Как же чувствовал себя этот беспредельно энергичный человек в тюремной камере? Заключение было, конечно, тяжело для него, но не трагично. И хотя он написал однажды: «Теперь я — ничто, т. е. только думающее, значит не живущее существо», однако жизнь умственная всегда была неотъемлемой частью его натуры. Пессимизма же, разочарованности в революционном деле, как это случалось с некоторыми, оказавшимися за тюремной решеткой, он не испытывал. К тому же он продолжал борьбу, на этот раз борьбу со следственной машиной. Допросы, письменные показания, переписка и беседы с защитником Францем Отто занимали немало времени. Кроме того, он усиленно занимался математикой, много читал, переписывался с друзьями. Даже цепи, в которых его выводили на прогулку, не смущали его. «Может быть, это тоже символ, чтобы напомнить мне в моем одиночестве о тех невидимых узах, которые связывают каждого индивидуума со всем человечеством» (т. IV, стр. 120), — иронически писал он Матильде Рейхель.

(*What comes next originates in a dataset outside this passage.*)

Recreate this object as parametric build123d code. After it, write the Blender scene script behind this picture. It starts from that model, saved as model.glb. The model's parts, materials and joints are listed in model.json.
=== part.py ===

А тем временем участь кенигштейнского узника сильно беспокоила его друзей. Газеты писали о неизбежном смертном приговоре. «Все мне говорят о твоем конце, — писал Бакунину Рейхель, — но я не хочу этому верить. Нет, ты будешь жить… Правда, я ко всему готов. Есть ли какая-нибудь гнусность, какая-нибудь бессмыслица, которые были бы невозможны в настоящее время. Мы все пойдем по пути, которым, быть может, ты теперь идешь, дай бег, завершить его и нам с такой же честью, как и тебе».[142]